Conein started working with President Diem’s half-mad brother, Ngo Dinh Nhu, to establish the Strategic Hamlets program, which herded peasants from their villages into armed camps as a defense against communist subversion. Wearing the uniform of a U.S. Army lieutenant colonel, Conein burrowed deep into the decaying military and political culture of South Vietnam.
“I was able to go to every province, I was able to talk to unit commanders,” he said. “Some of these people I had known for many years; some I had known even back in World War Two. Some of them were in powerful positions.” His contacts soon became the best the agency had in Vietnam. But there was so much he did not know.
On May 7, 1963, the eve of the 2,527th birthday of the Buddha, Conein flew to Hue, where he found a large military entourage whose presence he did not understand. He was encouraged to leave on the next plane. “I wanted to stay,” he remembered. “I wanted to see the celebration of the birthday of Buddha. I wanted to see the boats with the candles lit going down the perfumed river, but it was not to be.” The next morning Diem’s soldiers attacked and killed members of a Buddhist entourage in Hue.
“Diem had been out of touch with reality,” Conein said. Diem’s blue-uniformed scouts modeled on the Hitler Youth, his CIA-trained special forces, and his secret police aimed to create a Catholic regime in a Buddhist nation. By oppressing the monks, Diem had made them a powerful political force. Their protests against the government grew for the next five weeks. On June 11, a sixty-six-year-old monk named Quang Duc sat down and set himself ablaze in a Saigon intersection. The pictures of the immolation went around the world. All that was left of him was his heart. Now Diem began raiding the pagodas, killing monks and women and children to sustain his power.

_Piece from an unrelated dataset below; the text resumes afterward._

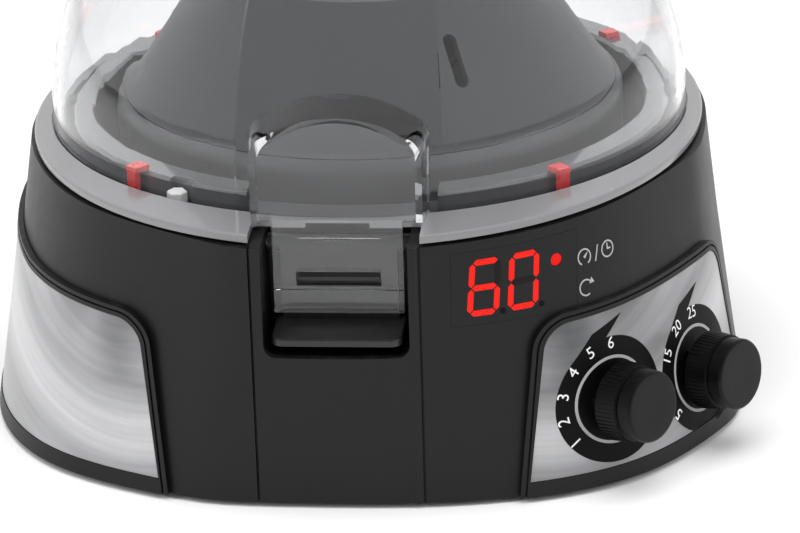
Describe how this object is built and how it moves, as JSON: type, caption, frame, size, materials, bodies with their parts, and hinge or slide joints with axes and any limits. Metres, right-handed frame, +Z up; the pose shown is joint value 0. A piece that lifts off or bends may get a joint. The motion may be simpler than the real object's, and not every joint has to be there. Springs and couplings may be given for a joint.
{
  "type": "mini centrifuge",
  "caption": "Compact bench mini centrifuge: oval body, hinged clear dome lid, angled tube rotor, front latch, digital display and knobs.",
  "frame": {"origin": "point on the spin axis at bench level, the plane of the rubber feet", "axes": "+Z up along the spin axis, -Y is the front with the latch, +X is to the right seen from the front"},
  "size_m": [0.1965, 0.1985, 0.14],
  "materials": {
    "body_plastic": "fine moulded satin, charcoal",
    "silver_label": "printed silver film",
    "smoked_window": "smoked translucent",
    "red_led": "clear red",
    "black_plastic": "satin black",
    "latch_plastic": "satin charcoal",
    "steel": "plain",
    "chamber_plastic": "polished grey",
    "red_plastic": "polished",
    "white_plastic": "natural white",
    "motor_can": "plated can",
    "rubber": "matt",
    "board": "green laminate",
    "clear_plastic": "polished clear polycarbonate",
    "rim_plastic": "polished light grey",
    "rotor_plastic": "polished dark grey",
    "hub_metal": "turned"
  },
  "bodies": {
    "base": {"housing": "body_plastic", "right_cheek": "body_plastic", "right_label": "silver_label", "left_cheek": "body_plastic", "left_label": "silver_label", "display_window": "smoked_window", "display_module": "black_plastic", "indicator_led": "red_led", "latch_recess": "black_plastic", "latch_pin": "steel", "latch_spring": "steel", "chamber_bowl": "chamber_plastic", "collar_ring": "chamber_plastic", "collar_clips": "red_plastic", "plunger_spring": "steel", "lid_switch": "black_plastic", "hinge_pin": "steel", "hinge_springs": "steel", "motor_body": "motor_can", "motor_bearings": "steel", "motor_plate": "steel", "motor_dampers": "rubber", "motor_screws": "steel", "speed_potentiometer": "black_plastic", "time_potentiometer": "black_plastic", "speed_nut": "steel", "time_nut": "steel", "base_plate": "body_plastic", "rubber_feet": "rubber", "base_screws": "steel", "control_board": "board", "board_standoffs": "white_plastic", "board_screws": "steel", "board_parts": "black_plastic", "power_inlet": "black_plastic", "switch_frame": "black_plastic"},
    "lid": {"lid_dome": "clear_plastic", "lid_rim": "rim_plastic", "lid_seal": "rubber", "hinge_arm": "body_plastic", "hinge_screws": "steel"},
    "rotor": {"rotor_bell": "rotor_plastic", "rotor_head": "rotor_plastic", "rotor_hub": "hub_metal", "rotor_nut": "black_plastic", "drive_shaft": "steel"},
    "latch": {"latch_lever": "latch_plastic"},
    "plunger": {"interlock_plunger": "white_plastic"},
    "speed_control": {"speed_knob": "black_plastic", "speed_shaft": "steel"},
    "time_control": {"time_knob": "black_plastic", "time_shaft": "steel"},
    "rocker": {"switch_rocker": "black_plastic"}
  },
  "joints": [
    {"name": "lid_hinge", "type": "hinge", "parent": "base", "child": "lid", "pos_m": [0, 0.094, 0.064], "axis": [-1, 0, 0], "range_deg": [0, 82]},
    {"name": "rotor_spin", "type": "hinge", "parent": "base", "child": "rotor", "pos_m": [0, 0, 0.06], "axis": [0, 0, 1], "continuous": true},
    {"name": "latch_press", "type": "hinge", "parent": "base", "child": "latch", "pos_m": [0, -0.0846, 0.0634], "axis": [1, 0, 0], "range_deg": [0, 7], "stiffness_Nm_per_rad": 0.08, "springref_deg": -14.32},
    {"name": "interlock_press", "type": "slide", "parent": "base", "child": "plunger", "axis": [0, 0, -1], "range_m": [0, 0.0025], "stiffness_N_per_m": 250, "springref_m": -0.001, "deforming": ["plunger_spring"]},
    {"name": "speed_turn", "type": "hinge", "parent": "base", "child": "speed_control", "pos_m": [0.06514, -0.08189, 0.0218], "axis": [0.7667, -0.632, 0.1132], "range_deg": [-140, 140]},
    {"name": "time_turn", "type": "hinge", "parent": "base", "child": "time_control", "pos_m": [0.08549, -0.05659, 0.0192], "axis": [0.8089, -0.577, 0.1132], "range_deg": [-140, 140]},
    {"name": "power_rock", "type": "hinge", "parent": "base", "child": "rocker", "pos_m": [0.0376, 0.07576, 0.024], "axis": [0, 0, 1], "range_deg": [0, 20]}
  ]
}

“Nobody liked Diem,” Bobby Kennedy said not long thereafter. “But how to get rid of him and get somebody who would continue the war, not split the country in two and, therefore, lose not only the war but the country—that was the great problem.”

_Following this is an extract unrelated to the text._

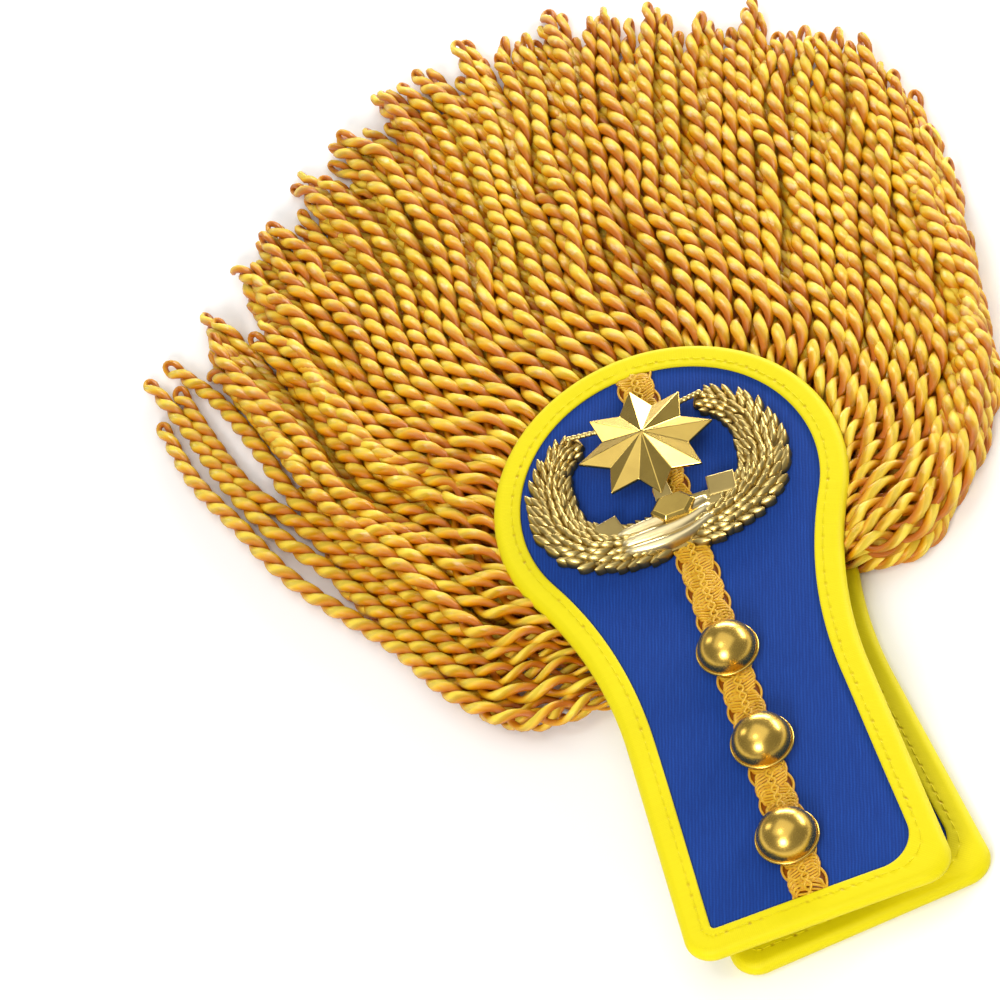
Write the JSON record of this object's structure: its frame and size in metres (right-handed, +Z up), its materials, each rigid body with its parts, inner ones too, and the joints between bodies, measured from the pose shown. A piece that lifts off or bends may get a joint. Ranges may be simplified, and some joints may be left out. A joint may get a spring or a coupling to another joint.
{
  "type": "tassel epaulette",
  "caption": "Shoulder epaulette of cloth-covered keyhole boards bound in yellow tape, with a thick gold bullion fringe, gimp braid, domed gilt buttons and a cast wreath and star badge.",
  "frame": {"origin": "on the floor under the middle of the whole object's box, fringe included", "axes": "+Z up through the badge, +Y from the strap's square end towards the round shoulder end and the fringe's tips, +X to the right when looking down with the round end away"},
  "size_m": [0.1916, 0.2696, 0.0211],
  "materials": {
    "blue_cloth": "finely ribbed matt cloth",
    "yellow_tape": "satin bias tape",
    "gold_bullion": "lustrous two-ply twisted cord",
    "gold_gimp": "lustrous gimp braid",
    "pale_brass": "cast and polished",
    "gilt_button": "stamped and polished"
  },
  "bodies": {
    "root": {"under_board": "blue_cloth", "under_binding": "yellow_tape", "fringe": "gold_bullion", "top_board": "blue_cloth", "top_binding": "yellow_tape", "braid": "gold_gimp", "badge": "pale_brass", "button_1": "gilt_button", "button_2": "gilt_button", "button_3": "gilt_button"}
  },
  "joints": []
}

In late June and early July 1963, President Kennedy began to talk in private about getting rid of Diem. If it were to be done well, it had best be done in secret. The president began the change of regime by nominating a new American ambassador: the imperious Henry Cabot Lodge, a political rival he had twice defeated, once in the race for senator from Massachusetts and once as Richard Nixon’s running mate. Lodge was happy to accept the job, once assured he would be provided with a viceroy’s powers in Saigon.
On the Fourth of July, Lucien Conein received a message from General Tran Van Don, the acting chief of the joint staff of the army of South Vietnam, a man he had known for eighteen years. Meet me at the Caravelle Hotel, the message said. That night, in the smoky, jam-packed basement nightclub at the hotel, General Don confided that the military was preparing to move against Diem.

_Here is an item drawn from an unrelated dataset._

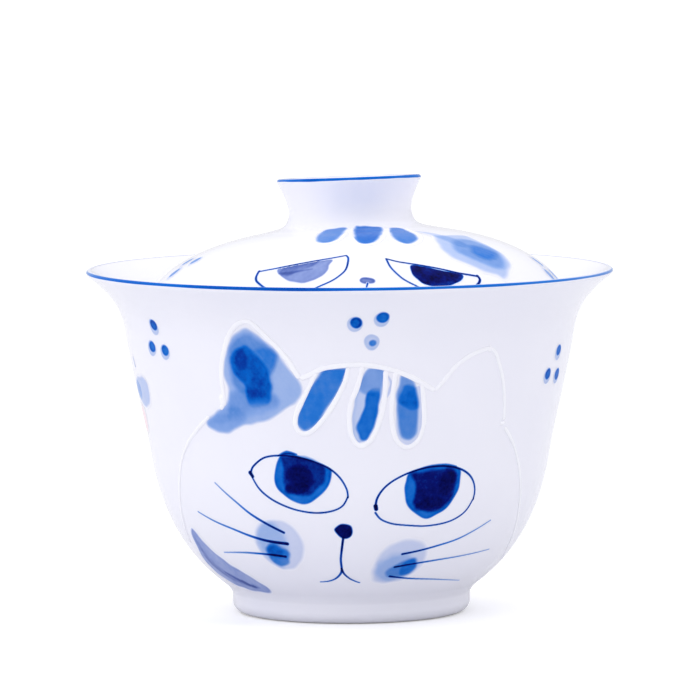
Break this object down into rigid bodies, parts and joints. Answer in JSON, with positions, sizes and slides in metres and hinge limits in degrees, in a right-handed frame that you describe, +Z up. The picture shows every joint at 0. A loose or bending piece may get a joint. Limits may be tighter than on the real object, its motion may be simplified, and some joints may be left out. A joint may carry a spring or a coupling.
{
  "type": "gaiwan",
  "caption": "Lidded porcelain tea bowl with a flared lip, foot ring, ring-knobbed domed lid and a blue painted cat face with raised white outlines.",
  "frame": {"origin": "middle of the foot ring's flat face, which the gaiwan stands on", "axes": "+Z up along the bowl's axis, -Y towards the front of the painted cat, +X to its right as seen from the front"},
  "size_m": [0.1001, 0.1, 0.0835],
  "materials": {
    "white_porcelain": "clear glossy glaze over cool white porcelain",
    "cobalt_paint": "underglaze cobalt blue, brushed by hand, under the clear glaze",
    "white_slip": "raised white slip trailed in lines, softly glossy"
  },
  "bodies": {
    "bowl": {"bowl": "white_porcelain", "foot_ring": "white_porcelain", "bowl_rim_line": "cobalt_paint", "bowl_slip_lines": "white_slip"},
    "lid": {"lid": "white_porcelain", "knob_ring": "white_porcelain", "knob_rim_line": "cobalt_paint", "lid_slip_lines": "white_slip"}
  },
  "joints": [
    {"name": "lid_lift", "type": "slide", "parent": "bowl", "child": "lid", "axis": [0, 0, 1], "range_m": [0, 0.06]}
  ]
}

“What will be the American reaction if we go all the way?” Don asked Conein.
On August 23, John F. Kennedy gave his answer.
He was alone on a rainy Saturday night in Hyannis Port, on crutches for his aching back, grieving for his stillborn son Patrick, buried two weeks before. Shortly after 9 p.m., the president took a call from his national-security aide Michael Forrestal, and without preamble approved an eyes-only cable for the newly arrived Ambassador Lodge, drafted by Roger Hilsman at the State Department. “We must face the possibility that Diem himself cannot be preserved,” it told Lodge, and it urged him to “make detailed plans as to how we might bring about Diem’s replacement.” The secretary of state, the secretary of defense, and the director of central intelligence had not been consulted. All three were dubious about a coup against Diem.
“I should not have given my consent to it,” the president told himself after the consequences became clear. Yet the order went forward.
Hilsman told
Helms that the president had ordered Diem ousted. Helms handed the assignment to Bill Colby, the new chief of the CIA’s Far East division. Colby passed it on to John Richardson, his choice to replace him as the station chief in Saigon: “In circumstance believe CIA must fully accept directives of policy makers and seek ways to accomplish objectives they seek,” he instructed Richardson—though the order “appears to be throwing away bird in hand before we have adequately identified birds in bush, or songs they may sing.”
On August 29, his sixth day in Saigon, Lodge cabled Washington: “We are launched on a course from which there is no turning back: the overthrow of the Diem government.” At the White House, Helms listened as the president received that message, approved it, and ordered Lodge to make sure above all that the American role in the coup—Conein’s role—would be concealed.
The ambassador resented the agency’s exalted status in Saigon. He wrote in his private journal: “CIA has more money; bigger houses than diplomats; bigger salaries; more weapons; more modern equipment.” He was jealous of the powers held by John Richardson, and he scoffed at the caution the station chief displayed about Conein’s central role in the coup plotting. Lodge decided he wanted a new station chief.
So he burned Richardson—“exposed him, and gave his name publicly to the newspapers,” as Bobby Kennedy said in a classified oral history eight months later—by feeding a coldly calculated leak to a journeyman reporter passing through Saigon. The story was a hot scoop. Identifying Richardson by name—an unprecedented breach of security—it said he had “frustrated a plan of action Mr. Lodge brought with him from Washington, because the Agency disagreed with it…. One high official here, a man who has devoted most of his life in the service of democracy, likened the CIA’s growth to a malignancy, and added he was not sure even the White House could control it.” The New York Times and The Washington Post picked up the story. Richardson, his career ruined, left Saigon four days later; after a decent interval, Ambassador Lodge moved into his house.